**Aim of the exercise**
The listing below should be copied in full, word for word.

**Data**

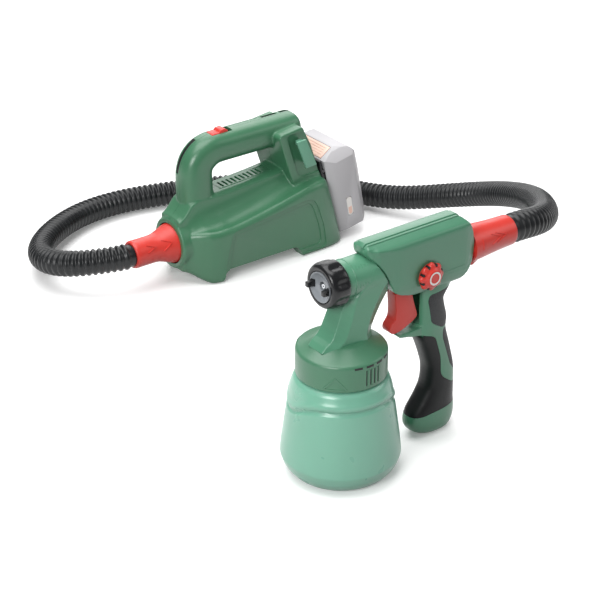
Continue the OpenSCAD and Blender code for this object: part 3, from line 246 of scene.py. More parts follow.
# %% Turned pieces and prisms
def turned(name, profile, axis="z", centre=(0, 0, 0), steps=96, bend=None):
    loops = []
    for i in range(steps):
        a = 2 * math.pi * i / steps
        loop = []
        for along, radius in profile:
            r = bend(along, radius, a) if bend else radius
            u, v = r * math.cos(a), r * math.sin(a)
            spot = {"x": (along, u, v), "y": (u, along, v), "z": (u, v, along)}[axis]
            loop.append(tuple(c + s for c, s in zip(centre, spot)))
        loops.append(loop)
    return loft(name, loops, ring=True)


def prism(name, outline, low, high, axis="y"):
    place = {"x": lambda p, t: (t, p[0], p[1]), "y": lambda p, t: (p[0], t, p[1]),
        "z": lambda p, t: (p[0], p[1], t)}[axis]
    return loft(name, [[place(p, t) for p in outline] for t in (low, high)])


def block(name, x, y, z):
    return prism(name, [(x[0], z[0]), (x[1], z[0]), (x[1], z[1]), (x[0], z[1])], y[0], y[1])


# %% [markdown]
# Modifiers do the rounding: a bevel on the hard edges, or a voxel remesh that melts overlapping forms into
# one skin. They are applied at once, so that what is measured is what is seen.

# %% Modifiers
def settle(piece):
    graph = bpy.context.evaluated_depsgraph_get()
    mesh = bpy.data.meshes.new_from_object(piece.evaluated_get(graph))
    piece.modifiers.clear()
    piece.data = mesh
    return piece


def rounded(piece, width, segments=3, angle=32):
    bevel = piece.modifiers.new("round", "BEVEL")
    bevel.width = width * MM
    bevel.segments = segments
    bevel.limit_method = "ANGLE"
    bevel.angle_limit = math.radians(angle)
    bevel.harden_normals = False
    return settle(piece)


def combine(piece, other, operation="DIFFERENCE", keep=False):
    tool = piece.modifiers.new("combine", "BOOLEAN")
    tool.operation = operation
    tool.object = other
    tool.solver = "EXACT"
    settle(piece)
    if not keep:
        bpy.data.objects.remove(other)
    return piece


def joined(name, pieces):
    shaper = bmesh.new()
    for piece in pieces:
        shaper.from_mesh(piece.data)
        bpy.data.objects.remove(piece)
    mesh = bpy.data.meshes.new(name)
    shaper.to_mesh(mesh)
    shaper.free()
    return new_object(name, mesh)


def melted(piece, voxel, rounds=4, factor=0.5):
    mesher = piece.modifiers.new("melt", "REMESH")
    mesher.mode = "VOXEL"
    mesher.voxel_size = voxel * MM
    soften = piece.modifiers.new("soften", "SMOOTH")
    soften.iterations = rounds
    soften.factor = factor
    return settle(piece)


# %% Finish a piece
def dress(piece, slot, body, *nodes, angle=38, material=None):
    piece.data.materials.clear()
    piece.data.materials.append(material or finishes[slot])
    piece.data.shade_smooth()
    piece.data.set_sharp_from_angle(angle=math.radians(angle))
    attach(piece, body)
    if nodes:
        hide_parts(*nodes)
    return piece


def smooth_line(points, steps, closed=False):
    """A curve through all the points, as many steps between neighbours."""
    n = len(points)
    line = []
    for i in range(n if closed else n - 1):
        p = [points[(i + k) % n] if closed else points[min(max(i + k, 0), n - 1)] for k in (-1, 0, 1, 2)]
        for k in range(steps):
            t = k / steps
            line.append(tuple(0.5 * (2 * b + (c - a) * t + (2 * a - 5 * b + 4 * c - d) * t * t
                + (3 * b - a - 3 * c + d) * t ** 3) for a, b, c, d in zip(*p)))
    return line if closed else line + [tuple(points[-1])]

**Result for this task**
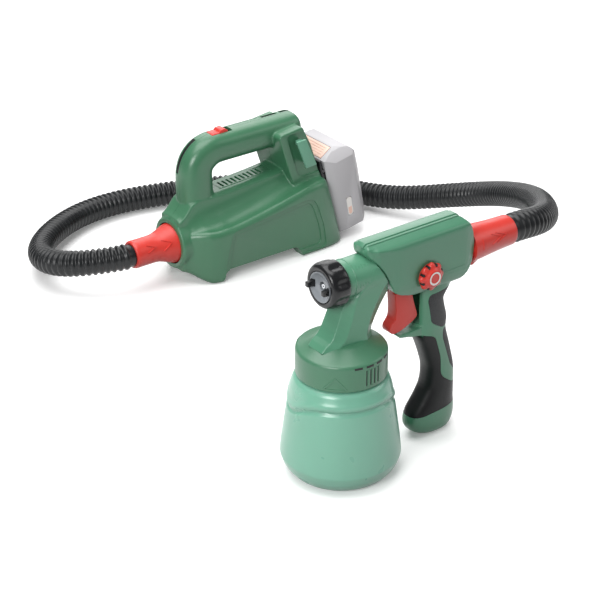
Continue the OpenSCAD and Blender code for this object: part 3, from line 246 of scene.py. More parts follow.
# %% Turned pieces and prisms
def turned(name, profile, axis="z", centre=(0, 0, 0), steps=96, bend=None):
    loops = []
    for i in range(steps):
        a = 2 * math.pi * i / steps
        loop = []
        for along, radius in profile:
            r = bend(along, radius, a) if bend else radius
            u, v = r * math.cos(a), r * math.sin(a)
            spot = {"x": (along, u, v), "y": (u, along, v), "z": (u, v, along)}[axis]
            loop.append(tuple(c + s for c, s in zip(centre, spot)))
        loops.append(loop)
    return loft(name, loops, ring=True)


def prism(name, outline, low, high, axis="y"):
    place = {"x": lambda p, t: (t, p[0], p[1]), "y": lambda p, t: (p[0], t, p[1]),
        "z": lambda p, t: (p[0], p[1], t)}[axis]
    return loft(name, [[place(p, t) for p in outline] for t in (low, high)])


def block(name, x, y, z):
    return prism(name, [(x[0], z[0]), (x[1], z[0]), (x[1], z[1]), (x[0], z[1])], y[0], y[1])


# %% [markdown]
# Modifiers do the rounding: a bevel on the hard edges, or a voxel remesh that melts overlapping forms into
# one skin. They are applied at once, so that what is measured is what is seen.

# %% Modifiers
def settle(piece):
    graph = bpy.context.evaluated_depsgraph_get()
    mesh = bpy.data.meshes.new_from_object(piece.evaluated_get(graph))
    piece.modifiers.clear()
    piece.data = mesh
    return piece


def rounded(piece, width, segments=3, angle=32):
    bevel = piece.modifiers.new("round", "BEVEL")
    bevel.width = width * MM
    bevel.segments = segments
    bevel.limit_method = "ANGLE"
    bevel.angle_limit = math.radians(angle)
    bevel.harden_normals = False
    return settle(piece)


def combine(piece, other, operation="DIFFERENCE", keep=False):
    tool = piece.modifiers.new("combine", "BOOLEAN")
    tool.operation = operation
    tool.object = other
    tool.solver = "EXACT"
    settle(piece)
    if not keep:
        bpy.data.objects.remove(other)
    return piece


def joined(name, pieces):
    shaper = bmesh.new()
    for piece in pieces:
        shaper.from_mesh(piece.data)
        bpy.data.objects.remove(piece)
    mesh = bpy.data.meshes.new(name)
    shaper.to_mesh(mesh)
    shaper.free()
    return new_object(name, mesh)


def melted(piece, voxel, rounds=4, factor=0.5):
    mesher = piece.modifiers.new("melt", "REMESH")
    mesher.mode = "VOXEL"
    mesher.voxel_size = voxel * MM
    soften = piece.modifiers.new("soften", "SMOOTH")
    soften.iterations = rounds
    soften.factor = factor
    return settle(piece)


# %% Finish a piece
def dress(piece, slot, body, *nodes, angle=38, material=None):
    piece.data.materials.clear()
    piece.data.materials.append(material or finishes[slot])
    piece.data.shade_smooth()
    piece.data.set_sharp_from_angle(angle=math.radians(angle))
    attach(piece, body)
    if nodes:
        hide_parts(*nodes)
    return piece


def smooth_line(points, steps, closed=False):
    """A curve through all the points, as many steps between neighbours."""
    n = len(points)
    line = []
    for i in range(n if closed else n - 1):
        p = [points[(i + k) % n] if closed else points[min(max(i + k, 0), n - 1)] for k in (-1, 0, 1, 2)]
        for k in range(steps):
            t = k / steps
            line.append(tuple(0.5 * (2 * b + (c - a) * t + (2 * a - 5 * b + 4 * c - d) * t * t
                + (3 * b - a - 3 * c + d) * t ** 3) for a, b, c, d in zip(*p)))
    return line if closed else line + [tuple(points[-1])]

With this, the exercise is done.